The creation of EI 30 years ago did not, on its own, reduce challenges, but it places education unions in a stronger position to engage and to fight. Ei is recognised as THE voice of organised workers in our sectors. EI, with the active participation of member organisations, is an important player in global education policy.

EI will stay on the frontlines defending human and trade union rights. It will support member organisations that are in perilous situations. It will continue to campaign and educate for democracy and oppose arbitrary rule.

Over 30 years, mobilisation of trade unions to defend the profession of teaching and develop and use EI’s professional standards, research, and priorities to strengthen trade unions has also become fundamental to EI culture.

That does not give us the power to undo, on our own, misguided “reforms” that undermine quality education and the teaching profession. It does not give us the ability to stop the haemorrhaging of the teaching profession, which is producing an unprecedented teacher shortage.

However, we continue to be faithful to universal, free, public education to increase opportunity and social justice. We seek, as in the past, to develop critical thinking and free discussion so that young people can break down barriers and co-exist in our communities and so that democracy has a chance.

Since the 25th anniversary of EI, radical changes beyond our control have taken place. They have changed neither our values nor our determination. They have, rather, built support for good jobs, good public services, and decent societies.

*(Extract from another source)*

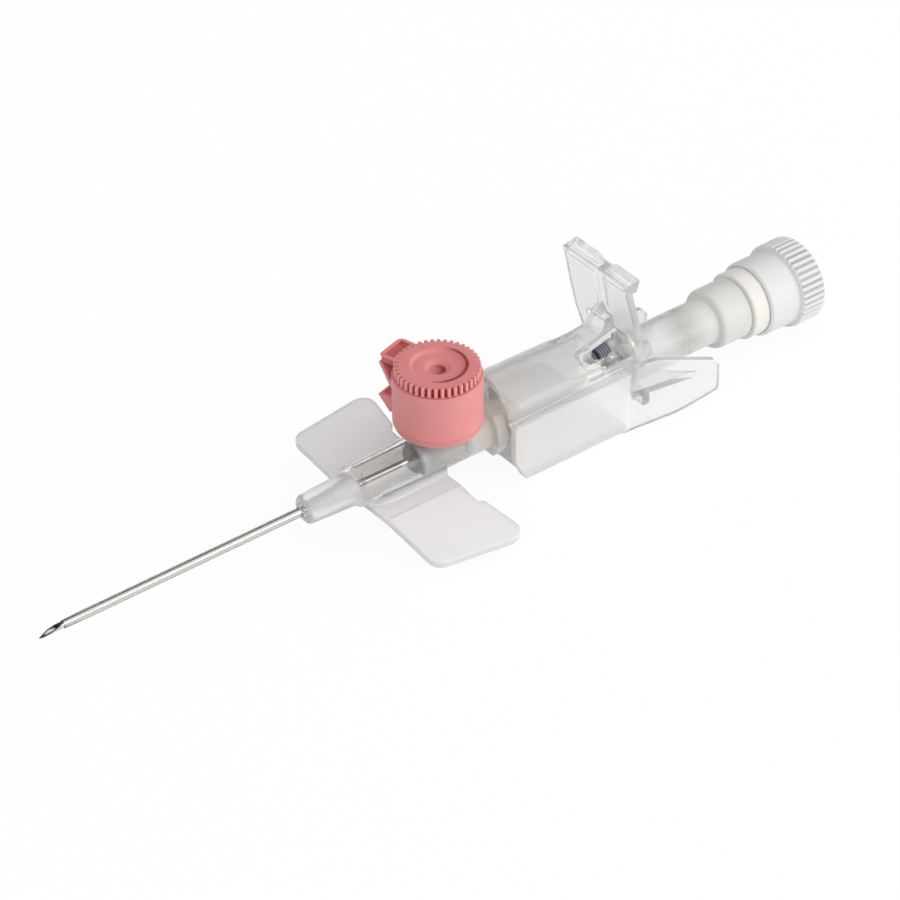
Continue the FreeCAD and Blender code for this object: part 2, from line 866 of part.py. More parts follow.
def finger_plate(sign):
    """Flared plate behind the side wall, with the inner rail that carries the hub tube."""
    start = box_rear_x - plate_lap
    outline = [
        (start, ledge_rear_z, 0),
        (start + plate_level_length, ledge_rear_z, plate_top_round),
        (start + plate_length - plate_shoulder_length, plate_shoulder_z, plate_tip_round),
        (start + plate_length, plate_tip_top, plate_tip_round),
        (start + plate_length + plate_tip_slant, plate_tip_bottom, plate_tip_round),
        (start + plate_belly_length, plate_belly_rise - box_bottom, plate_belly_round),
        (start, -box_bottom, 0),
    ]
    plate = slab(outline, side(box_half_width - plate_wall), V(0, plate_wall, 0))
    plate.rotate(V(box_rear_x, box_half_width, 0), Z_AXIS, plate_flare)
    inner_front = box_half_width - plate_wall + plate_rise * (rail_front_x - box_rear_x)
    inner_rear = box_half_width - plate_wall + plate_rise * (rail_rear_x - box_rear_x)
    rail_top = rail_z + rail_thickness
    tube_side = math.sqrt(hub_tube_radius ** 2 - rail_top ** 2) + running_gap
    rail = slab([
        (rail_front_x, tube_side, 0),
        (rail_front_x + rail_level_length, tube_side, 0),
        (rail_rear_x, inner_rear - seat_gap, 0),
        (rail_rear_x, inner_rear + rail_root, 0),
        (rail_front_x, inner_front + rail_root, 0),
    ], plan(rail_z), V(0, 0, rail_thickness))
    both = plate.fuse(rail)
    return both if sign > 0 else mirrored(both)


def make_saddle():
    """Cross wall between the plates, hollowed to the hub tube that rests in it."""
    half = box_half_width - plate_wall + plate_rise * (saddle_front_x - box_rear_x) + rail_root
    wall = block(saddle_front_x, saddle_front_x + saddle_thickness, -half, half,
                 saddle_foot_rise - box_bottom, rail_z + rail_thickness)
    hollow = rod(hub_tube_radius + running_gap, saddle_front_x - overlap,
                 saddle_front_x + saddle_thickness + overlap)
    return wall.cut(hollow)


def flange_face_x(z):
    """Rear face of the leaning flange at one height."""
    return flange_foot_x - flange_lean * (z - flange_foot_z)


def flange_top_z(x):
    """Top face of plate and lip at one place, falling forward from the lip's rear edge."""
    rear_x = flange_top_x + lip_length - lip_top_inset
    return flange_top - lip_fall * (rear_x - x) / (rear_x - flange_top_x + flange_thickness)


def make_flange_plate():
    """Leaning plate, cut by the outline seen from the front and by the arch at its foot."""
    blank = slab(both_sides([
        (box_half_width, flange_foot_z, 0),
        (flange_waist, flange_waist_low_z, flange_waist_low_round),
        (flange_waist, flange_waist_high_z, flange_waist_high_round),
        (flange_half_width, flange_top, flange_corner_round),
    ]), front(flange_foot_x - beyond), V(2 * beyond, 0, 0))
    lean = slice_across([
        (flange_foot_x, flange_foot_z, 0),
        (flange_top_x, flange_top_z(flange_top_x), 0),
        (flange_top_x - flange_thickness, flange_top_z(flange_top_x - flange_thickness), 0),
        (flange_foot_x - flange_thickness, flange_foot_z, 0),
    ], beyond)
    arch = slab(both_sides([
        (arch_foot_half_width, flange_foot_z - overlap, 0),
        (arch_top_half_width, arch_top, arch_top_round),
    ]), front(flange_foot_x - beyond), V(2 * beyond, 0, 0))
    return blank.common(lean).cut(arch)


def make_flange_lip():
    """Forward-sloping lip behind the plate's top edge, dished in the middle for the finger."""
    low = flange_top - lip_depth
    lip = slice_across([
        (flange_top_x, low, 0),
        (flange_top_x + lip_length - lip_slant, low - lip_slant, lip_round),
        (flange_top_x + lip_length, flange_top - lip_slant, lip_round),
        (flange_top_x + lip_length - lip_top_inset, flange_top, lip_round),
        (flange_top_x, flange_top_z(flange_top_x), 0),
    ], flange_half_width)
    dip = slab(both_sides([
        (lip_dip_half_width, flange_top - lip_dip, lip_dip_round),
        (lip_dip_half_width + lip_dip_run, flange_top, 0),
        (lip_dip_half_width + lip_dip_run, flange_top + 1, 0),
    ]), front(flange_top_x - overlap), V(lip_length + 2 * overlap, 0, 0))
    return lip.cut(dip)


def make_flange_rib():
    """Narrow upright rib through the middle of the plate, under the lip."""
    top = flange_top - lip_depth + overlap
    return slice_across([
        (flange_top_x, rib_bottom, 0),
        (flange_top_x, top, 0),
        (flange_top_x + rib_length, top, 0),
        (flange_face_x(rib_bottom) - overlap, rib_bottom, 0),
    ], rib_half_width)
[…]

The COVID pandemic generated a wave of support for workers in public services and vital private services. Words flowed fast and furiously, but, at the end of the month, it became even more difficult to make ends meet.

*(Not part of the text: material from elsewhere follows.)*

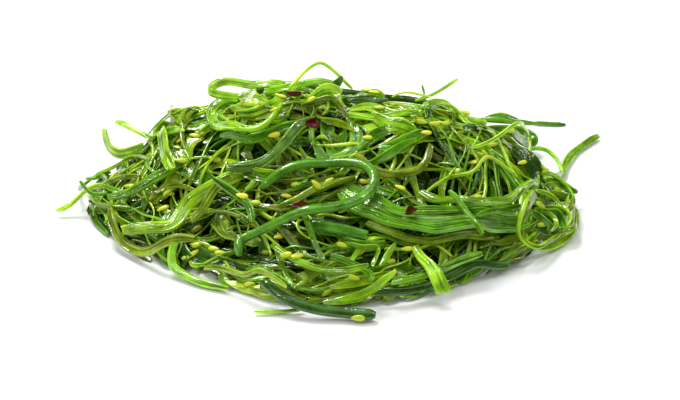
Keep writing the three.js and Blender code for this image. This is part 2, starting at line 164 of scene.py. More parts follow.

In education, the use of distance learning generated an appreciation of the need for social relationships if education is to take place. However, at the same time, those whose mission in life is to cut budgets are still exploring the idea of children interacting with screens rather than with other human beings.

When the next generation looks back at these times, they will see that EI insisted on putting professional teachers at the centre of education. It acted to ensure that they were at the education policy table and were not crowded out by vendors selling their wares.

EI defined a better future for children and teachers, defended well-being in the school community, provided an alternative to the corporate vision of education, and laid the foundation for deep changes in education.

EI, with its member organisations, also developed allies, including parents, who wanted their children to count rather than be counted. The 1933 programme for general education of the ITST/SPIE and the IFTU, says,

“In all stages there should be a drastic reform of the examination system, examinations being used only to provide rational guidance for the different forms of intelligence. Over-pressure for the sake of examinations would thus disappear”.

It is a simple and sensible statement. Either people were smarter then or the multinational standardised testing industry was weaker.

One can hope that a generation from now, the 30th anniversary of EI will mark the beginning of a deep transformation of education to restore the joy of learning to students.

Talented young people will seek careers in education. Experienced teachers will want to stay in an exciting, valued, and rewarding profession. If history is a lesson for today, all is possible.

1. ^

John Dewey (1859-1952) was an American educator and philosopher. An early member of the American Federation of Teachers, he saw education as living democracy and a powerful force for social change.

The opinions expressed in this blog are those of the author and do not necessarily reflect any official policies or positions of Education International.